Mit tränenumflorten Blick denke ich an meine Jugend, in der ich nach und von Berlin auf dem Flughafen Tempelhof weilte, einem richtig schönen Bauwerk, in welchem auch alles funktionierte (sonst hätten die Aliierten den trüben Tassen den Marsch geblasen) - Tempora mutantur…
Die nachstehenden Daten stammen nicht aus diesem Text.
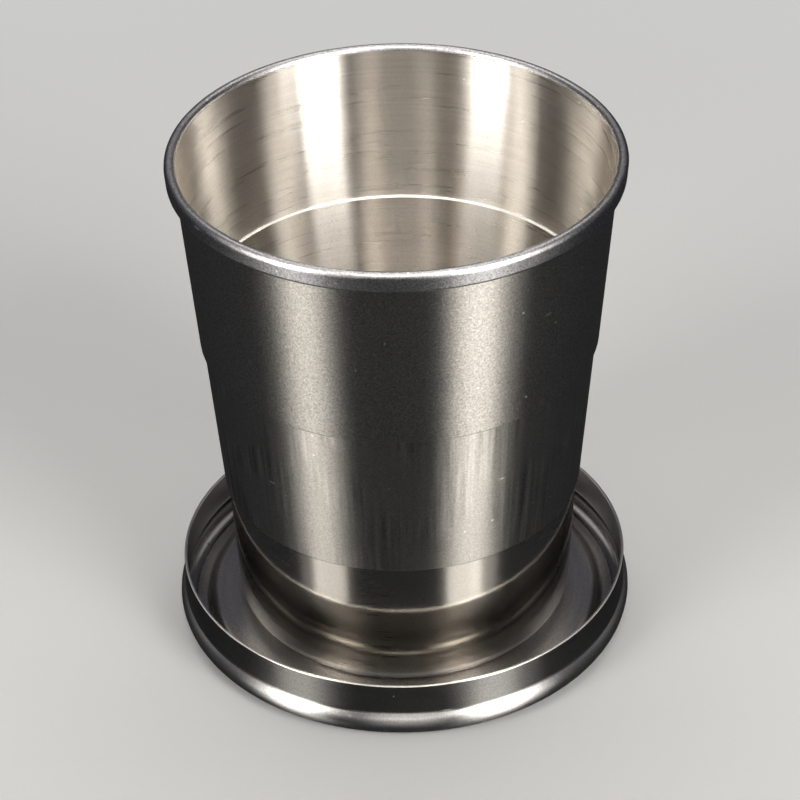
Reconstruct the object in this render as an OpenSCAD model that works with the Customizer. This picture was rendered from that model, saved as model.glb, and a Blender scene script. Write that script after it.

Karsten Dörre / 07.07.2021

Frau Lengsfeld, selbst schuld, mit Billigheimer Easy-Jet Flug zu buchen. Für FEX ist Easy-Jet zwar nicht zuständig, aber wegen Billigheimer wird FEX nicht viel KnowHow und Pünktlichkeit investieren.  Dass der BER nicht rund läuft ist normal, denn mitten in der Pandämonie zu öffnen, wenn kein Betrieb gestattet, lässt nötiges Personal abwandern oder gar nicht erst einstellen.

Karla Kuhn / 07.07.2021

“Von Normalbetrieb keine Spur, es sei denn, wir befinden uns schon in der neuen Normalität.”  Sie befinden Sich in der Vergangenheit Frau Lengsfeld.  So ist es mir fast jeden Morgen ergangen, wenn ich auf dem Weg zu meiner Arbeitsstelle der “Deutschen Fotothek” an der “Brühlschen Terrasse” war. Bus ? Glück, Zug ? noch mehr Glück, dann noch 30 Minuten Fußweg, weil die Straßenbahn mal wieder ausgegleist war. Vorteil ? Wir brauchten kein Fitnessstudio mehr, (was es damals eh nicht gab). Alle kamen frisch und munter auf Arbeit an, besonders im Winter. Ich vermute, auch bei Ihnen war es nicht anders, darum ist das Flughafendesaster auch nichts Neues. Kommunismus bleibt Kommunismus, da beißt die Maus keinen Fade ab. Warten Sie mal ab, wie es in paar Monaten oder in einem Jahr aussieht. Vielleicht sind Sie dann froh, wenn Sie überhaupt noch fliegen dürfen. Schließlich muß das gesamte ZEH-OH-ZWEI eliminiert werden. Darum müssen ja auch die E Autos mit Hilfe der Steuerzahlergelder mit den ach so “UMWELTFREUNDLICHEN”  Akkus an den Mann gebracht werden. Hans-Peter Dollhopf, “Brandt Erinnerungs-Ruine?” Passend.

Martin Stumpp / 07.07.2021

Beim BER waren wohl Geschlecht und Herkunft die wichtigsten Kriterien bei der Einstellung. Wen interessiert schon Qualifikation oder das Grundgesetz. Ein Vorgeschmack auf die Zukunft Deutschlands. Ich bin dann hoffentlich bald mal weg.

Dirk Göske / 07.07.2021

Berlin, die Leichtigkeit der großen Metropole, von der selbst Odysseus angetan wäre und die Heimat der Köpenikiade. Ein Abbild dieses Staates.

S.Buch / 07.07.2021

Die Mangelwirtschaft scheint für die Jubelpressejournalisten der Idealzustand zu sein. Hilfe!

Uta Buhr / 07.07.2021

Aber doch nicht mit dem Taxi, werte K@thrin Zimmer. Für die Gleicheren unter den Gleichen gibt es doch Dienstwagen mit Chauffeur, “gespondert” vom Steuerzahler! Das sind ja Zustände wie in den Ländern der Dritten Welt, liebe Autorin. Früher, als hierzulande noch alles gut funktionierte, hätte ich mir das von Ihnen beschrieben Szenario nicht einmal in meinen finstersten Träumen vorstellen können. Aber an diese “neue” Normalität werden wir uns wohl gewöhnen müssen im besten Deutschland, das es je gab. Wenn’s nicht so traurig wäre, würde ich mich schütteln vor lauter Lachen.